** start **

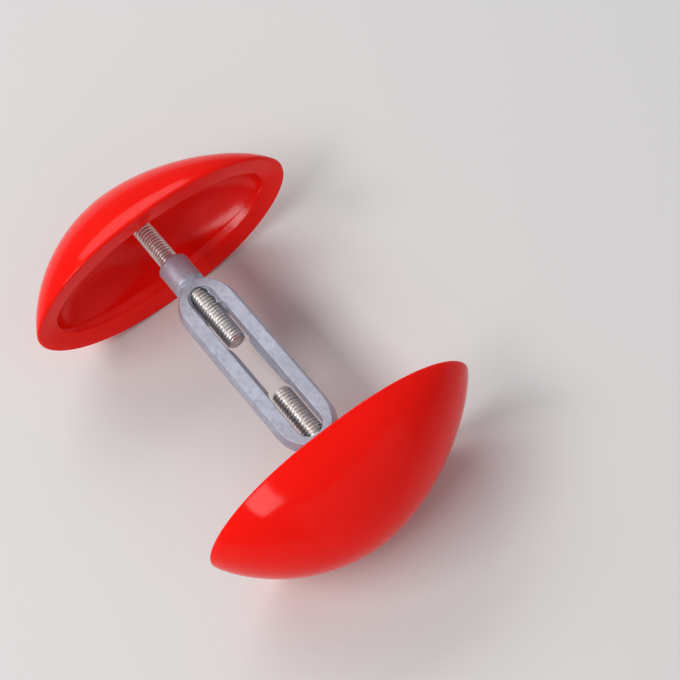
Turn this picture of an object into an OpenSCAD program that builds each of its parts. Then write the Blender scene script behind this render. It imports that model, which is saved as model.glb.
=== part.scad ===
// Screw-driven shoe stretcher that widens a shoe across the ball of the foot.
// Two hollow moulded pads press outwards. Each sits on a threaded stud, and an
// open die-cast turnbuckle with opposite threads drives both studs at once.
//
// The studs lie along X, the pads are long in Y, and Z points up. The origin is
// the middle of the whole stretcher, on the screw axis. Sizes are millimetres.

/* [Pads] */
// Length of a pad, from tip to tip
pad_len = 56; // [50:1:62]
// Height of a pad across the middle of its rim
pad_height = 31; // [29:0.5:34]
// Depth of a pad, from its rim to the crown of its back
pad_depth = 15.5; // [15:0.5:18]
// How far the crown of the back sits from the middle, towards the fuller tip
crown_shift = 2.8; // [0:0.2:4]
// Width of the band round the mouth of the hollow
rim_w = 4.6; // [4:0.1:5.4]
// How far the band dips from its outer edge to its inner edge
rim_dish = 0.7; // [0.3:0.1:1]
// Thickness of the pad behind the hollow
floor_t = 4; // [3.6:0.1:4.5]

/* [Boss that holds the stud's head] */
// Diameter of the boss on the floor of the hollow
boss_d = 10.8; // [10:0.2:12]
// Distance from the rim down to the top of the boss
boss_top = 9.5; // [9:0.1:10]

/* [Studs] */
// Thread diameter of a stud
stud_d = 3.9; // [3.8:0.05:4]
// Length of the right-hand stud, under its head
right_hand_len = 34; // [30:1:35]
// Length of the left-hand stud, under its head
left_hand_len = 28; // [26:1:30]
// Width of a stud's hexagonal head across its flats
head_flats = 7; // [6.4:0.1:7]
// Thickness of a stud's head
head_t = 2.8; // [2.4:0.1:3]
// Distance from the rim down to the underside of the head
head_seat = 10.4; // [10:0.1:10.6]
// Size of the chamfer on a stud's tip
tip_chamfer = 0.4; // [0.2:0.05:0.6]

/* [Turnbuckle] */
// Length of the turnbuckle, over both collars
frame_len = 53.8; // [50:0.2:56]
// Width over both side bars
frame_w = 11.4; // [11:0.1:12.4]
// Thickness of the side bars
bar_t = 4.5; // [4:0.1:5]
// How far the outer walls lean in from the parting line to each face
wall_lean = 0.75; // [0.4:0.05:0.9]
// Diameter of a collar
collar_d = 6.1; // [5.8:0.1:6.6]
// Length of a collar outside the shoulders
collar_len = 6; // [5:0.2:7]
// Radius of the rounded shoulders
shoulder_r = 8; // [7:0.5:9]
// Distance between the centres of the shoulders' arcs, along the screw axis
shoulder_span = 28.4; // [26:0.2:30]
// Length of the window, at its wide face
window_len = 37.6; // [34:0.2:38]
// Width of the window at the turnbuckle's two faces
window_w = 5.1; // [4.8:0.1:5.6]
// Width of the window at the parting line, halfway through
window_waist = 3.2; // [3:0.1:3.8]
// Length of the stretch between the studs where the side bars keep their waist
waist_len = 11; // [9:0.2:13]
// How far that stretch sits right of the turnbuckle's middle
waist_shift = 0.7; // [0:0.1:1]
// Width between the side bars where they are cut back to clear a stud
relief_w = 4.8; // [4.4:0.1:5]
// Length of the cut-back stretch beside the left stud
left_relief = 7.6; // [6:0.2:12]
// Length of the cut-back stretch beside the right stud
right_relief = 11; // [6:0.2:12]

/* [Setting] */
// Gap between the left pad's rim and the turnbuckle's end
left_gap = 2.6; // [0:0.1:12]
// How far the turnbuckle's other end reaches into the right pad's hollow
right_entry = 2; // [0:0.1:6]
// Radial clearance of every turning or sliding fit
running_gap = 0.05; // [0.03:0.01:0.1]

/* [Hidden] */

// The rims' places, first measured from the turnbuckle's own middle
left_rim_off = -frame_len / 2 - left_gap;
right_rim_off = frame_len / 2 - right_entry;
// The turnbuckle sits a little off the middle of the whole stretcher
frame_x = -(left_rim_off + right_rim_off) / 2;
left_rim_x = frame_x + left_rim_off;
right_rim_x = frame_x + right_rim_off;

stud_r = stud_d / 2;
bore_r = stud_r + running_gap;
head_corner_r = head_flats / 2 / cos(30);

// Shape of the pads: exponents of the outlines seen from the side and from above
rim_curve = [2.26, 1.75];
back_curve = [1.91, 1.21];
mouth_curve = [2, 1.97];
bowl_curve = [2, 1.6];
bowl_fullness = 2.3;
back_fullness = 2;
hollow_depth = pad_depth - floor_t - rim_dish;

// Cone that the drill leaves at the end of its run, and chamfer of the bore's mouth
drill_tip = 0.4;
mouth = 0.3;

// Mesh density of a pad: stations along it, and steps round each station
stations = 44;
steps = 18;

red_plastic = "#d4201b";
cast_zinc = "#a3a5b1";
plated_steel = "#c9c8c4";

cut = 1;
$fn = 96;

// Height of a curve of unit height that falls to nothing at t = 1 and t = -1
function swell(t, curve) = pow(max(0, 1 - pow(abs(t), curve[0])), 1 / curve[1]);

// Signed power, which keeps a curve symmetric about zero
function spow(v, e) = sign(v) * pow(abs(v), e);

// Place along the pad of station i, from -1 at one tip to 1 at the other
function station(i) = sin(-90 + 180 * i / stations);

// Ring of points across the pad at one station, from the upper rim to the lower
function across(y, half_h, depth, x0, fullness) = [
    for (j = [0:steps])
        let (a = 90 - 180 * j / steps)
        [x0 - depth * spow(cos(a), 2 / fullness), y, half_h * spow(sin(a), 2 / fullness)]
];

// Depth of the back at station t, with its crown moved towards the fuller tip
function back_depth(t) =
    let (s = 2 * crown_shift / pad_len)
    pad_depth * swell(t + s * (1 - t * t), back_curve);

function back_points() = [
    for (i = [1:stations - 1])
        let (t = station(i))
        each across(t * pad_len / 2, pad_height / 2 * swell(t, rim_curve),
                    back_depth(t), 0, back_fullness)
];

function hollow_points() = [
    for (i = [1:stations - 1])
        let (t = station(i))
        each across(t * (pad_len / 2 - rim_w),
                    (pad_height / 2 - rim_w) * swell(t, mouth_curve),
                    hollow_depth * swell(t, bowl_curve), -rim_dish, bowl_fullness)
];

// Faces of a surface that is swept along the stations and closed by a point at
// each tip. first is its first ring point, and tips are its two end points.
function sweep_faces(first, tips) =
    let (row = steps + 1, last = first + (stations - 2) * row)
    concat(
        [for (i = [0:stations - 3], j = [0:steps - 1])
            let (a = first + i * row + j)
            each [[a, a + 1, a + row], [a + 1, a + row + 1, a + row]]],
        [for (j = [0:steps - 1]) [tips[0], first + j + 1, first + j]],
        [for (j = [0:steps - 1]) [tips[1], last + j, last + j + 1]]
    );

function flipped(faces) = [for (f = faces) [f[0], f[2], f[1]]];

// Band between the rim of the back and the mouth of the hollow, on one side
function band_faces(outer, inner, outer_tips, inner_tips) =
    let (row = steps + 1, n = stations - 2)
    concat(
        [for (i = [0:n - 1])
            let (a = outer + i * row, b = inner + i * row)
            each [[a, a + row, b], [b, a + row, b + row]]],
        [[outer_tips[0], outer, inner], [outer_tips[0], inner, inner_tips[0]]],
        [[outer_tips[1], inner + n * row, outer + n * row],
         [outer_tips[1], inner_tips[1], inner + n * row]]
    );

// Moulded shell of a pad. Its rim lies at x = 0 and its back at negative x.
module pad_shell() {
    count = (stations - 1) * (steps + 1);
    outer_tips = [2 * count, 2 * count + 1];
    inner_tips = [2 * count + 2, 2 * count + 3];
    mouth_half = pad_len / 2 - rim_w;
    points = concat(
        back_points(),
        hollow_points(),
        [[0, -pad_len / 2, 0], [0, pad_len / 2, 0]],
        [[-rim_dish, -mouth_half, 0], [-rim_dish, mouth_half, 0]]
    );
    faces = concat(
        sweep_faces(0, outer_tips),
        flipped(sweep_faces(count, inner_tips)),
        band_faces(0, count, outer_tips, inner_tips),
        flipped(band_faces(steps, count + steps, outer_tips, inner_tips))
    );
    polyhedron(points = points, faces = faces, convexity = 4);
}

// Round bar along X, from x = a to x = b
module bar_x(r, a, b, r_end = undef) {
    translate([a, 0, 0])
        rotate([0, 90, 0])
            cylinder(h = b - a, r1 = r, r2 = is_undef(r_end) ? r : r_end);
}

// One pad with the boss that its stud's head is moulded into
module pad() {
    boss_root = -(pad_depth - 1.8);
    color(red_plastic)
        difference() {
            union() {
                pad_shell();
                bar_x(boss_d / 2, boss_root, -boss_top, boss_d / 2 - 0.3);
            }
            bar_x(bore_r, -head_seat - head_t, -boss_top + cut);
            bar_x(head_corner_r + running_gap,
                  -head_seat - head_t - running_gap, -head_seat + running_gap);
        }
}

// Stud with its head at x = 0 and below, and its chamfered tip at x = len
module stud(len) {
    color(plated_steel)
        union() {
            translate([-head_t, 0, 0])
                rotate([0, 90, 0])
                    cylinder(h = head_t, r = head_corner_r, $fn = 6);
            bar_x(stud_r, -head_t / 2, len - tip_chamfer);
            bar_x(stud_r, len - tip_chamfer, len, stud_r - tip_chamfer);
        }
}

// Disc whose wall leans in from its middle plane to both faces
module leaning_disc(r) {
    rotate_extrude()
        polygon([[0, -bar_t / 2], [r - wall_lean, -bar_t / 2], [r, 0],
                 [r - wall_lean, bar_t / 2], [0, bar_t / 2]]);
}

// Blank of the two side bars and their rounded shoulders, before the window
module frame_blank() {
    half = frame_w / 2;
    side = shoulder_r - half;
    rotate([90, 0, 90])
        linear_extrude(height = shoulder_span, center = true)
            polygon([[half, 0], [half - wall_lean, bar_t / 2], [wall_lean - half, bar_t / 2],
                     [-half, 0], [wall_lean - half, -bar_t / 2], [half - wall_lean, -bar_t / 2]]);
    for (x = [-1, 1] * shoulder_span / 2)
        translate([x, 0, 0])
            intersection() {
                translate([0, -side, 0]) leaning_disc(shoulder_r);
                translate([0, side, 0]) leaning_disc(shoulder_r);
            }
}

// Pair of cores that leave the window. They meet at the parting line, where
// the window has its waist, and draw out through the two faces.
module window_cores() {
    waist_r = window_waist / 2;
    lean = (window_w / 2 - waist_r) / (bar_t / 2);
    deep = bar_t / 2 + cut;
    deep_r = waist_r + lean * deep;
    span = window_len - window_w;
    rotate([90, 0, 90])
        linear_extrude(height = span, center = true)
            polygon([[deep_r, deep], [-deep_r, deep], [-waist_r, 0],
                     [-deep_r, -deep], [deep_r, -deep], [waist_r, 0]]);
    for (x = [-1, 1] * span / 2)
        translate([x, 0, 0])
            rotate_extrude()
                polygon([[0, -deep], [deep_r, -deep], [waist_r, 0], [deep_r, deep], [0, deep]]);
}

// Upright core with rounded corners, which cuts the side bars back beside a stud
module relief_core(len) {
    corner = 0.8;
    linear_extrude(height = bar_t + 2 * cut, center = true) {
        square([len, relief_w - 2 * corner], center = true);
        square([len - 2 * corner, relief_w], center = true);
        for (x = [-1, 1] * (len / 2 - corner), y = [-1, 1] * (relief_w / 2 - corner))
            translate([x, y]) circle(r = corner);
    }
}

// Bore that runs in from the left end to x = reach. It grooves both side bars,
// which are cut back beside the stud over the last stretch of that length.
module bored_from_left(reach, relief) {
    end = frame_len / 2;
    bar_x(bore_r + mouth + cut, -end - cut, -end + mouth, bore_r);
    bar_x(bore_r, -end, reach);
    bar_x(bore_r, reach, reach + drill_tip, bore_r - drill_tip);
    translate([reach - relief / 2, 0, 0]) relief_core(relief);
}

// Collar at the turnbuckle's right end, which tapers into the shoulders
module collar() {
    edge = 0.4;
    r = collar_d / 2;
    end = frame_len / 2;
    root = end - collar_len;
    bar_x(r, root, end - edge);
    bar_x(r, end - edge, end, r - edge);
    bar_x(bar_t / 2, root - r + bar_t / 2, root, r);
}

// Open die-cast turnbuckle with a tapped collar at each end
module turnbuckle_frame() {
    color(cast_zinc)
        translate([frame_x, 0, 0])
            difference() {
                union() {
                    frame_blank();
                    collar();
                    mirror([1, 0, 0]) collar();
                }
                window_cores();
                bored_from_left(waist_shift - waist_len / 2, left_relief);
                mirror([1, 0, 0]) bored_from_left(-waist_shift - waist_len / 2, right_relief);
            }
}

module right_hand_screw() {
    translate([left_rim_x - head_seat, 0, 0]) stud(right_hand_len);
}

module left_hand_screw() {
    translate([right_rim_x + head_seat, 0, 0]) rotate([0, 180, 0]) stud(left_hand_len);
}

module left_pad() {
    translate([left_rim_x, 0, 0]) pad();
}

module right_pad() {
    translate([right_rim_x, 0, 0]) rotate([0, 180, 0]) pad();
}

turnbuckle_frame();
right_hand_screw();
left_hand_screw();
left_pad();
right_pad();
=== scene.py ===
"""Finished looks of a screw-driven shoe stretcher: two glossy red pads, two
threaded studs and a die-cast turnbuckle, on a plain pale floor."""

import math

import bmesh
import bpy
from bpy.props import FloatProperty, FloatVectorProperty, IntProperty, PointerProperty
from mathutils import Matrix, Vector, noise


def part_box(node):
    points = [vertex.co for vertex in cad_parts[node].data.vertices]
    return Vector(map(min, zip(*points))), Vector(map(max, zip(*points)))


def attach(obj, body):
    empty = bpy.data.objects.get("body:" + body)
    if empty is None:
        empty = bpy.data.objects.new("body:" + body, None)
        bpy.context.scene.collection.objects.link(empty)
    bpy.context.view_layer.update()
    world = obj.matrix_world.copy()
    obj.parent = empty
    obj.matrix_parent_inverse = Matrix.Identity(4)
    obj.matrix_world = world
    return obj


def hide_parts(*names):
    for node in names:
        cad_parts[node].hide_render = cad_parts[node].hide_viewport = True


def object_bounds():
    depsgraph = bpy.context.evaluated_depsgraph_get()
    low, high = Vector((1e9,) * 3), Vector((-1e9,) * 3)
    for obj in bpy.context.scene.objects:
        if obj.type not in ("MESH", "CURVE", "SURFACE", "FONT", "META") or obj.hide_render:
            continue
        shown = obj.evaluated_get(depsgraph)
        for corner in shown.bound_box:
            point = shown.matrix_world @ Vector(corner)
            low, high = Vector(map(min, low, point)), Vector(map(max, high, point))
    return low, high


bl_info = {
    "name": "Shoe stretcher looks",
    "version": (1, 0, 0),
    "blender": (4, 5, 0),
    "location": "3D View > Sidebar > Stretcher",
    "description": "Makes the finished pieces, materials and stage of a shoe stretcher",
    "category": "Add Mesh",
}

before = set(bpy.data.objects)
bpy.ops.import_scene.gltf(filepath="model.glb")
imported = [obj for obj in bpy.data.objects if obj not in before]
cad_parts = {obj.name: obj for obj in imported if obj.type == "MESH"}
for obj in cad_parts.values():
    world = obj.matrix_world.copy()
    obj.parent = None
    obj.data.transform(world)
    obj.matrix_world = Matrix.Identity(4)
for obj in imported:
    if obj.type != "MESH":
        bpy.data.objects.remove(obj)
CAD_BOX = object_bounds()

MM = 0.001

# The pads' unit curves, as the two exponents that swell() and on_outline() take
RIM_CURVE = (2.26, 1.75)
BACK_CURVE = (1.91, 1.21)
MOUTH_CURVE = (2.0, 1.97)
BOWL_CURVE = (2.0, 1.6)
LIP_CURVE = (2.5, 1.7)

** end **

WORK TO COMPLETE:
Solely the line containing "translate([right_rim_x + head_seat, 0, 0])", the line containing "cad_parts[node].hide_render = cad_parts[node].hide_viewport", and the lines between them are to be given again, exactly as written.

COMPLETED EXERCISE:
    translate([right_rim_x + head_seat, 0, 0]) rotate([0, 180, 0]) stud(left_hand_len);
}

module left_pad() {
    translate([left_rim_x, 0, 0]) pad();
}

module right_pad() {
    translate([right_rim_x, 0, 0]) rotate([0, 180, 0]) pad();
}

turnbuckle_frame();
right_hand_screw();
left_hand_screw();
left_pad();
right_pad();
=== scene.py ===
"""Finished looks of a screw-driven shoe stretcher: two glossy red pads, two
threaded studs and a die-cast turnbuckle, on a plain pale floor."""

import math

import bmesh
import bpy
from bpy.props import FloatProperty, FloatVectorProperty, IntProperty, PointerProperty
from mathutils import Matrix, Vector, noise


def part_box(node):
    points = [vertex.co for vertex in cad_parts[node].data.vertices]
    return Vector(map(min, zip(*points))), Vector(map(max, zip(*points)))


def attach(obj, body):
    empty = bpy.data.objects.get("body:" + body)
    if empty is None:
        empty = bpy.data.objects.new("body:" + body, None)
        bpy.context.scene.collection.objects.link(empty)
    bpy.context.view_layer.update()
    world = obj.matrix_world.copy()
    obj.parent = empty
    obj.matrix_parent_inverse = Matrix.Identity(4)
    obj.matrix_world = world
    return obj


def hide_parts(*names):
    for node in names:
        cad_parts[node].hide_render = cad_parts[node].hide_viewport = True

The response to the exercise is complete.